## [Written request]
Isolate every line in the data with the string "scene" and copy it.

── Information provided

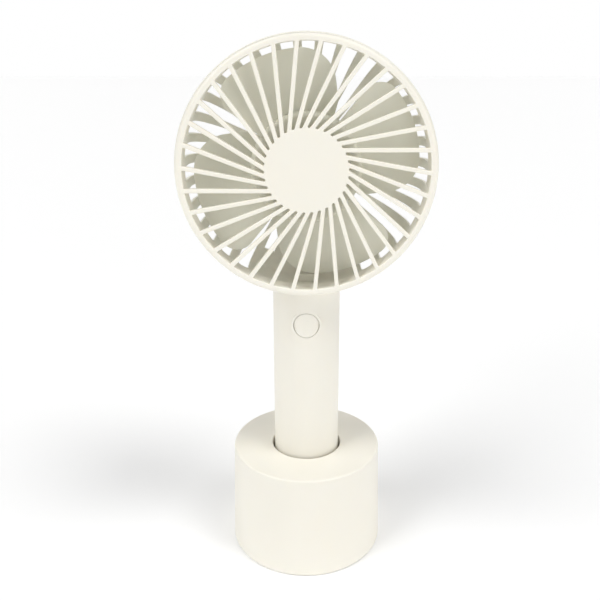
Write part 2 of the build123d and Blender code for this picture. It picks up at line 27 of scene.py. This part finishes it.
camera = {
    "place": (0.0, -279.8 * mm, 211.3 * mm),
    "lookDown": 15.56,      # degrees below level
    "lens": 41.19,
    "filmWidth": 36.0,
    "nearest": 10 * mm,
    "slideX": -0.0107,
    "slideY": -0.075,
}


def setCamera():
    data = bpy.data.cameras.new("productCamera")
    data.lens = camera["lens"]
    data.sensor_width = camera["filmWidth"]
    data.shift_x = camera["slideX"]
    data.shift_y = camera["slideY"]
    data.clip_start = camera["nearest"]
    shooter = bpy.data.objects.new("productCamera", data)
    shooter.location = camera["place"]
    shooter.rotation_euler = (math.radians(90 - camera["lookDown"]), 0, 0)
    scene.collection.objects.link(shooter)
    scene.camera = shooter
    print("camera set")


suns = {
    # name: degrees to the right of the front, degrees up, strength
    "lowLeftPanel": (-60, 8, 0.2),
    "lowFrontPanel": (20, 8, 0.25),
    "lowRightPanel": (60, 8, 0.6),
    "sideLeftPanel": (-80, 35, 0.3),
    "keyLeftPanel": (-50, 35, 0.5),
    "highLeftPanel": (-60, 60, 0.8),
    "highRightPanel": (60, 60, 1.15),
    "rearTopPanel": (180, 60, 0.15),
    "rearRightPanel": (150, 30, 0.2),
    "rearLeftPanel": (-150, 30, 0.2),
}
panelSoftness = 25      # degrees across each panel, seen from the fan
panelDistance = 600 * mm
sky = {"colour": (1.0, 1.0, 1.0), "light": 0.15, "seen": 1.0}      # seen: how bright the paper itself looks


def setLights():
    for name, (side, up, strength) in suns.items():
        data = bpy.data.lights.new(name, "SUN")
        data.energy = strength
        data.angle = math.radians(panelSoftness)
        lamp = bpy.data.objects.new(name, data)
        around, height = math.radians(side), math.radians(up)
        reach = math.cos(height)
        towards = Vector((math.sin(around) * reach, -math.cos(around) * reach, math.sin(height)))
        lamp.rotation_euler = towards.to_track_quat("Z", "Y").to_euler()
        lamp.location = towards * panelDistance
        scene.collection.objects.link(lamp)
    world = bpy.data.worlds.new("paleStudio")
    world.use_nodes = True
    tree = world.node_tree
    glow = tree.nodes["Background"]
    glow.inputs["Color"].default_value = (*sky["colour"], 1)
    glow.inputs["Strength"].default_value = sky["light"]
    paper = tree.nodes.new("ShaderNodeBackground")
    paper.inputs["Strength"].default_value = sky["seen"]
    paper.inputs["Color"].default_value = (*sky["colour"], 1)
    rays = tree.nodes.new("ShaderNodeLightPath")
    either = tree.nodes.new("ShaderNodeMixShader")
    tree.links.new(rays.outputs["Is Camera Ray"], either.inputs[0])
    tree.links.new(glow.outputs[0], either.inputs[1])
    tree.links.new(paper.outputs[0], either.inputs[2])
    tree.links.new(either.outputs[0], tree.nodes["World Output"].inputs["Surface"])
    scene.world = world
    scene.view_settings.view_transform = "Standard"
    print("lights:", len(suns), "soft panels")


floor = {"halfSide": 12.0, "colour": (0.95, 0.95, 0.95), "roughness": 0.8, "glow": 0.085}


def makeFloor():
    mesh = bpy.data.meshes.new("studioFloor")
    side = floor["halfSide"]
    corners = [(-side, -side, 0), (side, -side, 0), (side, side, 0), (-side, side, 0)]
    mesh.from_pydata(corners, [], [(0, 1, 2, 3)])
    board = bpy.data.objects.new("studioFloor", mesh)
    scene.collection.objects.link(board)
    skin = bpy.data.materials.new("studioFloor")
    skin.use_nodes = True
    shader = skin.node_tree.nodes["Principled BSDF"]
    shader.inputs["Base Color"].default_value = (*floor["colour"], 1)
    shader.inputs["Roughness"].default_value = floor["roughness"]
    shader.inputs["Emission Color"].default_value = (*sky["colour"], 1)
    shader.inputs["Emission Strength"].default_value = floor["glow"]
    mesh.materials.append(skin)
    print("floor laid")


# finishes


class Wiring:
    def __init__(self, name):
        self.material = bpy.data.materials.new(name)
        self.material.use_nodes = True
        self.tree = self.material.node_tree
        self.shader = self.tree.nodes["Principled BSDF"]
        self.place = self.add("ShaderNodeTexCoord").outputs["Object"]

    def add(self, kind, **settings):
        node = self.tree.nodes.new(kind)
        for key, value in settings.items():
            if hasattr(node, key):
                setattr(node, key, value)
            else:
                node.inputs[key.replace("_", " ").title()].default_value = value
        return node

    def join(self, out, socket):
        self.tree.links.new(out, socket)

    def noise(self, size, detail=3.0, roughness=0.5, stretch=(1, 1, 1)):
        mapping = self.add("ShaderNodeMapping")
        mapping.inputs["Scale"].default_value = [s / size for s in stretch]
        self.join(self.place, mapping.inputs["Vector"])
        cloud = self.add("ShaderNodeTexNoise")
        cloud.inputs["Scale"].default_value = 1.0
        cloud.inputs["Detail"].default_value = detail
        cloud.inputs["Roughness"].default_value = roughness
        self.join(mapping.outputs["Vector"], cloud.inputs["Vector"])
        return cloud.outputs["Fac"]

    def ramp(self, fac, stops):
        node = self.add("ShaderNodeValToRGB")
        band = node.color_ramp
        band.elements[0].position, band.elements[-1].position = stops[0][0], stops[-1][0]
        band.elements[0].color = (*stops[0][1], 1)
        band.elements[-1].color = (*stops[-1][1], 1)
        for at, colour in stops[1:-1]:
            band.elements.new(at).color = (*colour, 1)
        self.join(fac, node.inputs["Fac"])
        return node.outputs["Color"]

    def spread(self, fac, low, high):
        node = self.add("ShaderNodeMapRange")
        node.inputs["To Min"].default_value = low
        node.inputs["To Max"].default_value = high
        self.join(fac, node.inputs["Value"])
        return node.outputs["Result"]

    def bump(self, height, depth, strength=1.0, under=None):
        node = self.add("ShaderNodeBump")
        node.inputs["Distance"].default_value = depth
        node.inputs["Strength"].default_value = strength
        self.join(height, node.inputs["Height"])
        if under is not None:
            self.join(under, node.inputs["Normal"])
        return node.outputs["Normal"]


def shade(colour, factor):
    return tuple(min(1.0, c * factor) for c in colour)


def mouldedPlastic(name, look):
    w = Wiring(name)
    base = look["colour"]
    cloud = w.noise(look["cloudSize"], 2.0)
    cool = shade(base, 1 - look["drift"])
    warm = tuple(c * k for c, k in zip(base, look["warm"]))
    tint = w.ramp(cloud, [(0.3, cool), (0.5, base), (0.72, warm)])
    w.join(tint, w.shader.inputs["Base Color"])
    grain = w.noise(look["grainSize"], 2.0, 0.6)
    shine = w.spread(grain, look["rough"] - 0.05, look["rough"] + 0.07)
    w.join(shine, w.shader.inputs["Roughness"])
    swell = w.bump(w.noise(look["sinkSize"], 1.0), look["sinkDepth"], 0.5)      # faint sink marks
    w.join(w.bump(grain, look["grainDepth"], 0.6, swell), w.shader.inputs["Normal"])
    w.shader.inputs["IOR"].default_value = look["bend"]
    w.shader.inputs["Subsurface Weight"].default_value = look["glow"]
    w.shader.inputs["Subsurface Radius"].default_value = look["glowTint"]
    w.shader.inputs["Subsurface Scale"].default_value = look["glowDepth"]
    return w.material


ivory = (0.905, 0.875, 0.785)

satinIvory = {
    "colour": ivory,
    "warm": (1.0, 0.995, 0.985),
    "drift": 0.012,
    "cloudSize": 30 * mm,
    "grainSize": 0.12 * mm,
    "grainDepth": 0.010 * mm,
    "sinkSize": 12 * mm,
    "sinkDepth": 0.05 * mm,
    "rough": 0.42,
    "bend": 1.5,
    "glow": 0.12,
    "glowTint": (0.9, 0.8, 0.6),
    "glowDepth": 1.2 * mm,
}

plasticLooks = {
    "standIvory": {},
    "handleIvory": {"sinkSize": 16 * mm},
    # the grille ivory is the shell ivory made 2% brighter: painted light on the front ring face
    "grilleIvoryPaintedLight": {"colour": shade(ivory, 1.02), "rough": 0.38, "grainDepth": 0.006 * mm},
    "housingIvory": {"colour": (0.89, 0.875, 0.785), "rough": 0.44},
    # the blade ivory is darker and greener than the shell ivory: the darkening is painted shade from inside
    # the head
    "bladeIvoryPaintedShade": {"colour": (0.862, 0.857, 0.757), "rough": 0.36, "grainDepth": 0.004 * mm},
    "buttonIvory": {"rough": 0.34, "grainDepth": 0.005 * mm},
    "baseIvory": {"colour": shade(ivory, 0.94), "grainDepth": 0.02 * mm, "rough": 0.5},
    "milkyLens": {"colour": (0.88, 0.88, 0.84), "rough": 0.2, "grainDepth": 0.002 * mm, "glow": 0.4},
    "blackNylon": {"colour": (0.035, 0.035, 0.037), "warm": (1.1, 1.05, 1.0), "glow": 0.0, "rough": 0.5},
    "greenBoard": {
        "colour": (0.02, 0.16, 0.07), "glow": 0.0, "rough": 0.3, "cloudSize": 5 * mm, "drift": 0.2,
    },
    "cellWrap": {"colour": (0.03, 0.14, 0.33), "glow": 0.0, "rough": 0.28, "sinkSize": 20 * mm},
    "redLead": {"colour": (0.5, 0.03, 0.02), "glow": 0.0, "rough": 0.4},
}


rubberShine = (0.72, 0.92)      # roughness on the grain's hills and in its hollows


def rubber(name, look):
    w = Wiring(name)
    cloud = w.noise(look["cloudSize"], 3.0)
    tint = w.ramp(cloud, [(0.3, shade(look["colour"], 0.9)), (0.7, shade(look["colour"], 1.08))])
    w.join(tint, w.shader.inputs["Base Color"])
    grain = w.noise(look["grainSize"], 3.0, 0.7)
    w.join(w.spread(grain, *rubberShine), w.shader.inputs["Roughness"])
    w.join(w.bump(grain, look["grainDepth"], 0.8), w.shader.inputs["Normal"])
    return w.material


rubberLooks = {
    "greySilicone": {
        "colour": (0.36, 0.36, 0.34), "cloudSize": 8 * mm, "grainSize": 0.25 * mm, "grainDepth": 0.02 * mm,
    },
    "blackFoam": {
        "colour": (0.03, 0.03, 0.03), "cloudSize": 3 * mm, "grainSize": 0.5 * mm, "grainDepth": 0.12 * mm,
    },
}


def metal(name, look):
    w = Wiring(name)
    streak = w.noise(look["streakSize"], 4.0, 0.6, look["stretch"])
    tint = w.ramp(streak, [(0.25, shade(look["colour"], 0.82)), (0.75, shade(look["colour"], 1.1))])
    w.join(tint, w.shader.inputs["Base Color"])
    shine = w.spread(streak, look["rough"] - 0.08, look["rough"] + 0.1)
    w.join(shine, w.shader.inputs["Roughness"])
    w.join(w.bump(streak, look["depth"], 0.5), w.shader.inputs["Normal"])
    w.shader.inputs["Metallic"].default_value = 1.0
    return w.material


plainMetal = {
    "colour": (0.6, 0.6, 0.61),
    "streakSize": 0.6 * mm,
    "stretch": (1, 1, 1),
    "depth": 0.006 * mm,
    "rough": 0.32,
}

metalLooks = {
    "nickelScrew": {"rough": 0.28},
    "zincWeight": {"colour": (0.42, 0.42, 0.44), "streakSize": 3 * mm, "rough": 0.5, "depth": 0.03 * mm},
    "platedCan": {"stretch": (1, 0.15, 1), "rough": 0.3},
    "groundShaft": {"colour": (0.66, 0.66, 0.67), "stretch": (0.2, 6, 0.2), "rough": 0.2},
    "laminatedCore": {
        "colour": (0.3, 0.3, 0.32), "stretch": (0.1, 3, 0.1), "depth": 0.03 * mm, "rough": 0.42,
    },
    "enamelledCopper": {
        "colour": (0.62, 0.26, 0.12), "streakSize": 0.3 * mm, "stretch": (1, 0.2, 1),
        "depth": 0.03 * mm, "rough": 0.3,
    },
    "springBrass": {"colour": (0.72, 0.53, 0.27), "rough": 0.3},
    "sinteredBronze": {
        "colour": (0.5, 0.36, 0.2), "streakSize": 0.2 * mm, "depth": 0.01 * mm, "rough": 0.5,
    },
    "darkFerrite": {"colour": (0.06, 0.06, 0.065), "rough": 0.6, "streakSize": 0.4 * mm},
    "stampedSteel": {"colour": (0.63, 0.63, 0.64), "rough": 0.3},
}

finishOf = {
    "standIvory": ["stand_shell"],
    "baseIvory": ["stand_base_plate"],
    "greySilicone": ["stand_foot_ring"],
    "zincWeight": ["stand_weight"],
    "nickelScrew": ["stand_screws", "handle_screws", "motor_screws"],
    "handleIvory": ["handle_front_shell", "handle_rear_shell", "handle_end_cap"],
    "buttonIvory": ["power_button"],
    "blackNylon": ["switch_plunger", "motor_end_bell", "board_chips"],
    "stampedSteel": ["tact_switch", "usb_socket"],
    "greenBoard": ["circuit_board"],
    "milkyLens": ["charge_lamp"],
    "cellWrap": ["battery_cell"],
    "blackFoam": ["battery_foam"],
    "redLead": ["battery_leads", "motor_leads"],
    "housingIvory": ["rear_grille", "lead_cover", "motor_cover"],
    "platedCan": ["motor_can"],
    "sinteredBronze": ["motor_bushes"],
    "darkFerrite": ["motor_magnets"],
    "springBrass": ["motor_brushes", "motor_commutator"],
    "groundShaft": ["motor_shaft"],
    "laminatedCore": ["motor_armature"],
    "enamelledCopper": ["motor_windings"],
    # the impeller finish carries painted shade: its ivory is darkened
    "bladeIvoryPaintedShade": ["impeller"],
    # the front grille finish carries painted light: its ivory is brightened
    "grilleIvoryPaintedLight": ["front_grille"],
}


def dress():
    finishes = {name: mouldedPlastic(name, {**satinIvory, **look}) for name, look in plasticLooks.items()}
    finishes.update({name: rubber(name, look) for name, look in rubberLooks.items()})
    finishes.update({name: metal(name, {**plainMetal, **look}) for name, look in metalLooks.items()})
    for name, parts in finishOf.items():
        for part in parts:
            for slot in nodes[part].material_slots:
                slot.material = finishes[name]
    print("finishes on:", sum(len(p) for p in finishOf.values()), "parts")


setCamera()
setLights()
makeFloor()
dress()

────

## [Response]
Write part 2 of the build123d and Blender code for this picture. It picks up at line 27 of scene.py. This part finishes it.
    scene.collection.objects.link(shooter)
    scene.camera = shooter
        scene.collection.objects.link(lamp)
    scene.world = world
    scene.view_settings.view_transform = "Standard"
    scene.collection.objects.link(board)